The Skerries-Balbriggan route is very popular with runners and walkers. No doubt, it’s spectacular views have a lot to do with that. And of course, hugging the sea as it does, it is entirely flat. Always a plus for a plodder like me.

The downside though is that the footpath is very narrow, and its surface is dangerously rough. Three miles in, loose gravel got the better of me. I stumble. Almost saved myself. Then, horror of horrors, slam onto the ground.

It’s the classic little-kid fall, featuring two grazed knees, two skint hands and lost pride. I hobble to a nearby gateway to assess the damage and recover my composure. And, apart from a hole in my leggings (damn, my last good pair) I am good to go.

As it turned out, this wasn’t the worst of my pathway woes…

I had to step off it several times to let pedestrians by, always, of course, with an eye out for a car careening round a bend. And, worse still, there is a patch just outside Skerries where the path runs out entirely.  Possibly to encourage runners to up their tempo a tad.

It had that effect on me, anyway.

It would be really good to see this pathway widened and resurfaced. A lot of people enjoy it and, with a truckload of health problems festering in our overfed and depressed population, this investment would do the world of good for both Skerries, Balbriggan and their visitors.

But otherwise, the mild autumn temperatures and sea air made for perfect running conditions. And, even though I love to listen to talk radio during these long slow runs, I took frequent earphone breaks just to enjoy the sound of the sea and its accompanying birdlife.

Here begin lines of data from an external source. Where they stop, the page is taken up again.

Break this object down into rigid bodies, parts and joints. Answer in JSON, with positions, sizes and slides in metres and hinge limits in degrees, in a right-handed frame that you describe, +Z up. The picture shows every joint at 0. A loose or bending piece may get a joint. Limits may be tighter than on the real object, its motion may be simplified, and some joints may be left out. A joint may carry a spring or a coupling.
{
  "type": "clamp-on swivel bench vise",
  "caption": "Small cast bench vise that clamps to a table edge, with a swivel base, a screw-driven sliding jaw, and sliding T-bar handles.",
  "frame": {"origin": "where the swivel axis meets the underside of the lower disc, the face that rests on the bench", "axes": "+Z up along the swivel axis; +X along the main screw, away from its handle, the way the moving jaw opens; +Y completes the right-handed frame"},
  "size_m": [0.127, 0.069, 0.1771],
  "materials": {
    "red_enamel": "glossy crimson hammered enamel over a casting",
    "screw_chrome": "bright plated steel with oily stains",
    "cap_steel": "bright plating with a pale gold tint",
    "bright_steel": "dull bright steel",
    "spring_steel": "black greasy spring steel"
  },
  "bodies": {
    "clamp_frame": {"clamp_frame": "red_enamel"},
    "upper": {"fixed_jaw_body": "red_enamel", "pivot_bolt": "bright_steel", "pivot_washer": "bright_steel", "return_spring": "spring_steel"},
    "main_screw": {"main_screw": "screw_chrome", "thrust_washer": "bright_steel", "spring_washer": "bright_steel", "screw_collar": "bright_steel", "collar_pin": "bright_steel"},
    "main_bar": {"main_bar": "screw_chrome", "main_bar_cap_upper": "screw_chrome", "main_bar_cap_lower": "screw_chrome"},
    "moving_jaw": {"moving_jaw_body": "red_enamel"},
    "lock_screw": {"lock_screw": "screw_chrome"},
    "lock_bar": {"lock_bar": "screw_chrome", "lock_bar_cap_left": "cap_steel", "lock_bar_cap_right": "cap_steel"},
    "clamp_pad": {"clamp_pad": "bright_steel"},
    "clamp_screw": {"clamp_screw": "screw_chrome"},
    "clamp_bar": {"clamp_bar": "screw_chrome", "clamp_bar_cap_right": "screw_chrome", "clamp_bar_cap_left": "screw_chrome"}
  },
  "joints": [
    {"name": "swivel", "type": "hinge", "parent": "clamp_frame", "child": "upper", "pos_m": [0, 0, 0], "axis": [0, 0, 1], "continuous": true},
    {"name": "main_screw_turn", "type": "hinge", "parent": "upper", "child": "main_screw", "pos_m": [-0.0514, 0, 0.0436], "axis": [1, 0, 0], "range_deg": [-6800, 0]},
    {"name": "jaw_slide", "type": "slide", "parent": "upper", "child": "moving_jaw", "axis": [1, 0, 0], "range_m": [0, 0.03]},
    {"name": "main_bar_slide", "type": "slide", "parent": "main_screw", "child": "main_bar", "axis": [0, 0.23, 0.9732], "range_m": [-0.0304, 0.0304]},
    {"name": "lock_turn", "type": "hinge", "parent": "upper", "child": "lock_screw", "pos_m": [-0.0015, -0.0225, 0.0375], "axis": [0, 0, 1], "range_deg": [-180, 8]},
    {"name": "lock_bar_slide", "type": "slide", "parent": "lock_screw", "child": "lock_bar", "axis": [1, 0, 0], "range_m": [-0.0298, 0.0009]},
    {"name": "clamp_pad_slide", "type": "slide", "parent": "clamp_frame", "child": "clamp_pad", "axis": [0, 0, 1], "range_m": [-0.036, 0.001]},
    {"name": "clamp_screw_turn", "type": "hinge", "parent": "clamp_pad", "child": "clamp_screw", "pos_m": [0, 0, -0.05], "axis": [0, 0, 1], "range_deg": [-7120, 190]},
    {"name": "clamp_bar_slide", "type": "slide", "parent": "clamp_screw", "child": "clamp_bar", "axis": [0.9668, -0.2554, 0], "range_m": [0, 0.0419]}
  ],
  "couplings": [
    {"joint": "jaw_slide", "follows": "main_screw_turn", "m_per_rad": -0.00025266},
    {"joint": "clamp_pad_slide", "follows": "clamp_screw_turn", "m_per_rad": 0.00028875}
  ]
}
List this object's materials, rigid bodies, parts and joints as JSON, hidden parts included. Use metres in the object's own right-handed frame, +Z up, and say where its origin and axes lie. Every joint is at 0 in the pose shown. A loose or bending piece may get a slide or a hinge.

Here and there I’d catch a glimpse of redshank, oystercatcher or snipe, while the gulls, announced their abundance with raucous cries.

Soon, I was heading into Balbriggan. A solitary red bricked chimney declared it’s industrial heritage. This was the ancient chimney of Smyths’ textile factory.

The town was built on tights, balbriggan being a term used to describe a fine knit textile which was once manufactured in that town and turned into hosiery and underwear.


Balbriggan Harbour


Balbriggan hides its glories well.  One of the joys of running, of course, is that it tends to sniff out these charms, and so brighten even the most tedious of trots with sparkling gems.

The harbour glistened in the morning light. After the hideous railway perimeter and ugly jumble of buildings, it seems all the more surprising. And, a little further along there is a Martello tower, yes, another one to match the ones I’d seen in Dalkey,Sandymount, Donabate, Portrane, Loughshinney and in Skerries itself.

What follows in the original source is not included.